12. Withholding of Taxes. The obligation of the Company to deliver shares
of Common Stock upon the exercise of the Option shall be subject to applicable
federal, state and local tax withholding requirements. If the exercise of any
Option is subject to the withholding requirements of applicable federal, state
or local tax laws, the Committee, in its discretion, may permit the Employee,
subject to the provisions of the Plan and such additional withholding rules
("Withholding Rules") as shall be adopted by the Committee, to satisfy the
withholding tax, in whole or in part, by electing to have the Company withhold
(or by returning to the Company) shares of Common Stock, which shares shall be
valued, for this purpose, at their fair market value on the date of exercise of
the Option (or, if later, the date on which the Employee recognizes ordinary
income with respect to such exercise).

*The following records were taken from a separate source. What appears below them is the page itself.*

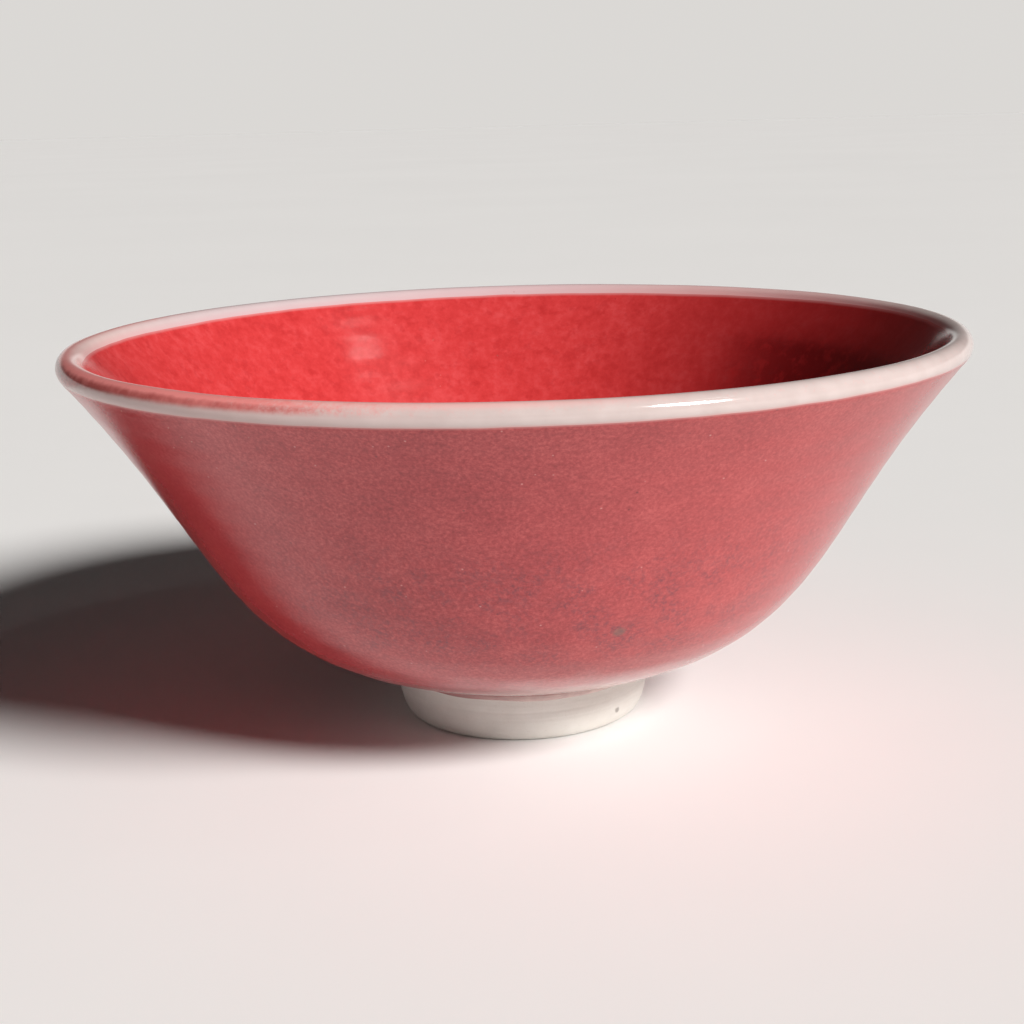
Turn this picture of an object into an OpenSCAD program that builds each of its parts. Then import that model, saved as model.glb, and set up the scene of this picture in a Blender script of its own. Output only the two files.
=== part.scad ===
// Wheel-thrown porcelain bowl with a copper-red glaze, a white lip and a bare foot ring.
// Every part is turned about +Z. The origin is the middle of the foot, on the table.

/* [Bowl] */
// Rim diameter, measured over the glaze
rim_d = 150; // [120:1:200]
// Height from the table to the top of the lip
bowl_h = 66; // [52:1:84]
// Lip thickness, over the glaze on both sides
lip_t = 4; // [3:0.1:6]
// Clay thickness of the wall where it reaches the foot
belly_t = 5.2; // [3.5:0.1:7]
// Clay thickness of the floor at its middle
floor_t = 5; // [3.5:0.1:6]

/* [Wall curve] */
// Lean of the outer wall from vertical at the lip
lip_lean = 39; // [32:1:48]
// Rise of the outer wall above horizontal at the foot
foot_rise = 11.5; // [8:0.5:16]
// How far the lip's lean carries down the wall, as a share of the wall's chord
lean_pull = 0.51; // [0.35:0.01:0.6]
// How far the foot's rise carries up the wall, as a share of the wall's chord
rise_pull = 0.42; // [0.35:0.01:0.5]

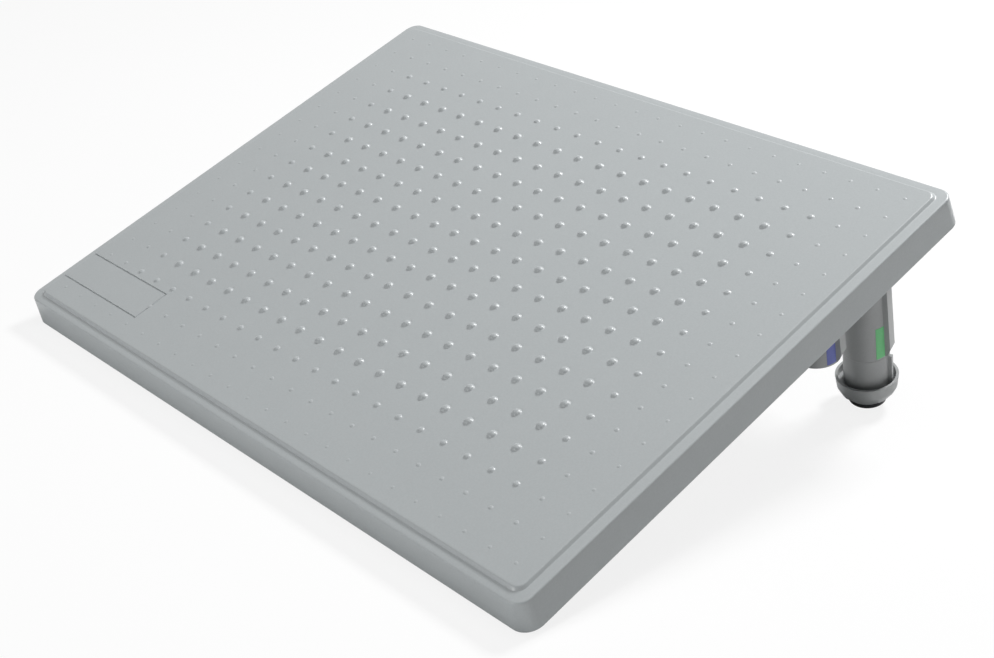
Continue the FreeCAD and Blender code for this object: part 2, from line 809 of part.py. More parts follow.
def makeCollar(name, side):
    # Cup that turns on the stem's groove, with flats for the fingers round its waist
    body = newBody(name + "_twist_collar")
    foot = d.bossTopHeight + d.collarPlay
    cupRadius = d.collarRadius - d.collarWall
    section = newSketch(body, "CollarSection", "XZ_Plane")
    drawOutline(section, [
        (d.collarBore, foot), (d.collarFootRadius, foot),
        (d.collarWaistRadius, d.collarWaistHeight), (d.collarRadius, d.collarHeight),
        (cupRadius, d.collarHeight), (cupRadius - d.collarInsideFlare, d.collarFloorHeight),
        (d.collarBore, d.collarFloorHeight)])
    turnProfile(body, "Revolution", "Cup", section)

    flatLine = newSketch(body, "FlatLine", "XZ_Plane")
    drawOutline(flatLine, [
        (d.collarFootRadius - d.flatDepth, foot), (d.collarRadius, foot),
        (d.collarRadius, d.collarWaistHeight),
        (d.collarWaistRadius - d.flatDepth, d.collarWaistHeight)])
    flatCut = pocket(body, "Flat", flatLine, d.collarRadius, middle=True)
    pattern = body.newObject("PartDesign::PolarPattern", "Flats")
    pattern.Originals = [flatCut]
    axis = [item for item in body.Origin.OriginFeatures if item.Role == "Z_Axis"][0]
    pattern.Axis = (axis, [""])
    pattern.Angle = 360
    bind(pattern, "Occurrences", d.collarFlats)
    body.Tip = pattern
    placeOnLeg(body, side, asSize(0))
    return body


def makeTip(name, side):
    # Rubber tip plugged up into the stem, trimmed level with the floor at the set tilt
    body = newBody(name + "_rubber_tip")
    hole = d.screwRadius + d.holeClearance
    recess = d.screwHeadRadius + d.headRecessClearance
    section = newSketch(body, "TipSection", "XZ_Plane")
    drawOutline(section, [
        (hole, headSeat), (recess, headSeat), (recess, -d.tipDrop),
        (d.tipTreadRadius, -d.tipDrop), (d.tipRadius, d.tipShoulder), (d.tipRadius, tipSeat), (d.plugRadius, tipSeat),
        (d.plugRadius, tipSeat + d.plugHeight), (hole, tipSeat + d.plugHeight)])
    turnProfile(body, "Revolution", "Tip", section)
    floorLine = newSketch(body, "FloorLine", "XY_Plane", turn=(Vector(-1, 0, 0), legTilt))
    drawCircle(floorLine, 2 * d.tipRadius)
    pocket(body, "FloorCut", floorLine, 2 * d.tipHeight, up=False)
    placeOnLeg(body, side, asSize(0))
    return body


def makeTipScrew(name, side):
    body = newBody(name + "_tip_screw")
    section = newSketch(body, "TipScrewSection", "XZ_Plane")
    drawOutline(section, screwProfile(headSeat, tipSeat + d.plugHeight + d.tipScrewBite))
    turnProfile(body, "Revolution", "TipScrew", section)
    placeOnLeg(body, side, asSize(0))
    return body


nodes = [makePlatform()]
for name, side in sides:
    nodes.append(makeFrontGrip(name, side))
    for colour, setForward, endHeight in posts:
        nodes.append(makePost(name, side, colour, setForward, endHeight))
        nodes.append(makeMark(name, side, colour, setForward, endHeight))
    nodes.append(makePostScrews(name, side))
    nodes.append(makeStem(name, side))
    nodes.append(makeCollar(name, side))
    nodes.append(makeTip(name, side))
    nodes.append(makeTipScrew(name, side))
doc.recompute()

for item in doc.Objects:
    if "Invalid" in item.State or "Error" in item.State:
        raise RuntimeError("%s did not build: %s" % (item.Name, item.State))
shapes = {node.Label: node.Shape for node in nodes}
for label, shape in shapes.items():
    if shape.isNull() or not shape.isValid():
        raise RuntimeError("%s has no valid shape" % label)

os.makedirs("parts", exist_ok=True)
for label, shape in shapes.items():
    shape.exportStep("parts/%s.step" % label)
    print("%-22s solids %d, volume %.1f" % (label, len(shape.Solids), shape.Volume))
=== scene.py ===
import json
import math

import bmesh
import bpy
from mathutils import Matrix, Vector


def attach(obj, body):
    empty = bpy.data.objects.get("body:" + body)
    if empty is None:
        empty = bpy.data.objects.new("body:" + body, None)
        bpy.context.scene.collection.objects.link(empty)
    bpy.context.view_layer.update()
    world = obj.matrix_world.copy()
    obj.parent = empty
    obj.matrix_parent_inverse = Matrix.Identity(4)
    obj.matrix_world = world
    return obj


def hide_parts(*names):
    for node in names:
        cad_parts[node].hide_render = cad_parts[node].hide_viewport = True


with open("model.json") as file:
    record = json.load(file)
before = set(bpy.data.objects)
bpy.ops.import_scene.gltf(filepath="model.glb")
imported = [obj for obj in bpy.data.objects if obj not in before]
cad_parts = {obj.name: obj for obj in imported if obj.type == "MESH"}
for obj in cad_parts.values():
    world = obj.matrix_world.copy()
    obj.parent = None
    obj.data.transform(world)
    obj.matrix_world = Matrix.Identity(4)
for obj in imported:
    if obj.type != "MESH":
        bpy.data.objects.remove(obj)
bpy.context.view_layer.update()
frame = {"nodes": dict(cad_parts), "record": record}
print("frame loaded,", len(frame["nodes"]), "nodes")

mm = 0.001

board = {
    "tilt": math.radians(19.73),
    "width": 457.4 * mm,
    "depth": 346.4 * mm,
    "lift": 0.5 * mm,
    "skirtHeight": 18.6 * mm,
    "skirtFlare": 2.3 * mm,
    "wall": 2.6 * mm,
    "deckUnder": 16.3 * mm,
    "ledgeEnd": 7.9 * mm,
    "ledgeFall": 0.45 * mm,
    "stepRun": 1.5 * mm,
    "plateauTop": 20.2 * mm,
    "cornerRadius": 10.5 * mm,
    "plateauCorner": 5.2 * mm,
    "edgeRound": 0.35 * mm,
    "creaseRound": 0.9 * mm,
    "footRound": 0.7 * mm,
    "brinkRound": 1.1 * mm,
    "holdWidth": 0.25 * mm,
    "flatRim": 8 * mm,
    "mergeGap": 0.002 * mm,
    "cornerSteps": 14,
    "roundSteps": 5,
    "sharpAngle": 24,
}

# The front edge's place follows from the origin under the middle of the box
forward = board["skirtHeight"] * math.sin(board["tilt"])
forward -= board["skirtFlare"] * math.cos(board["tilt"])
frontEdge = (forward - board["depth"] * math.cos(board["tilt"])) / 2
boardPlace = Matrix.Translation((0, frontEdge, board["lift"]))
boardPlace = boardPlace @ Matrix.Rotation(board["tilt"], 4, "X")


def addObject(name, data):
    made = bpy.data.objects.new(name, data)
    bpy.context.scene.collection.objects.link(made)
    return made


def newPiece(name, mesh, body, slot, place=boardPlace):
    mesh.transform(place)
    mesh.materials.clear()
    mesh.materials.append(materials[slot])
    piece = addObject(name, mesh)
    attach(piece, body)
    return piece


def meshFrom(shape, name, sharpAngle=32):
    bmesh.ops.recalc_face_normals(shape, faces=shape.faces)
    mesh = bpy.data.meshes.new(name)
    shape.to_mesh(mesh)
    shape.free()
    for polygon in mesh.polygons:
        polygon.use_smooth = True
    mesh.set_sharp_from_angle(angle=math.radians(sharpAngle))
    return mesh


def roundedSection(corners, steps):
    # Corners are (inset, height, radius), and each turns into an arc unless its radius is zero
    points = []
    for index, (inset, height, radius) in enumerate(corners):
        here = Vector((inset, height))
        if radius == 0:
            points.append(here)
            continue
        before = (Vector(corners[index - 1][:2]) - here).normalized()
        after = (Vector(corners[index + 1][:2]) - here).normalized()
        half = before.angle(after) / 2
        reach = radius / math.tan(half)
        start, end = here + before * reach, here + after * reach
        centre = here + (before + after).normalized() * (radius / math.sin(half))
        arm = start - centre
        sweep = arm.angle_signed(end - centre)
        for step in range(steps + 1):
            turn = -sweep * step / steps
            points.append(centre + Vector((
                arm.x * math.cos(turn) - arm.y * math.sin(turn),
                arm.x * math.sin(turn) + arm.y * math.cos(turn))))
    return points


def outlineRadius(inset):
    # The corner's radius shrinks with the inset, one for one as far as the crease
    crease = board["skirtFlare"]
    if inset <= crease:
        return board["cornerRadius"] - inset
    outer = board["cornerRadius"] - crease
    share = (inset - crease) / (board["ledgeEnd"] + board["stepRun"] - crease)
    return outer + (board["plateauCorner"] - outer) * share


def outlinePoints(inset, height):
    halfWidth, halfDepth = board["width"] / 2 - inset, board["depth"] / 2 - inset
    radius = outlineRadius(inset)
    points = []
    for corner in range(4):
        acrossSign = 1 if corner in (0, 3) else -1
        alongSign = 1 if corner in (0, 1) else -1
        centre = Vector((
            acrossSign * (halfWidth - radius),
            board["depth"] / 2 + alongSign * (halfDepth - radius)))
        for step in range(board["cornerSteps"] + 1):
            angle = math.pi / 2 * (corner + step / board["cornerSteps"])
            points.append(Vector((
                centre.x + radius * math.cos(angle), centre.y + radius * math.sin(angle), height)))
    return points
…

An election to use shares of Common Stock
to satisfy tax withholding requirements must be made in compliance with and
subject to the Withholding Rules. The Committee may not withhold shares in
excess of the number necessary to satisfy the minimum tax withholding
requirements.
13. Construction. Except as would be in conflict with any specific
provision herein, this Option Agreement is made under and subject to the
provisions of the Plan as in effect on the Grant Date and, except as would
conflict with the provisions of this Option Agreement, all of the provisions of
the Plan as in effect on the Grant Date are hereby incorporated herein as
provisions of this Option Agreement. Notwithstanding the foregoing, provisions
of this Option Agreement that conflict with the Plan will be given effect only
to the extent they do not exceed the Committee's discretion under the Plan.
14. Governing Law. This Incentive Stock Option Agreement shall, to the
maximum extent possible, be construed in a manner consistent with the Code
provisions concerning ISOs, and its interpretation shall be governed by
applicable federal law and otherwise by the laws of the State of New Jersey.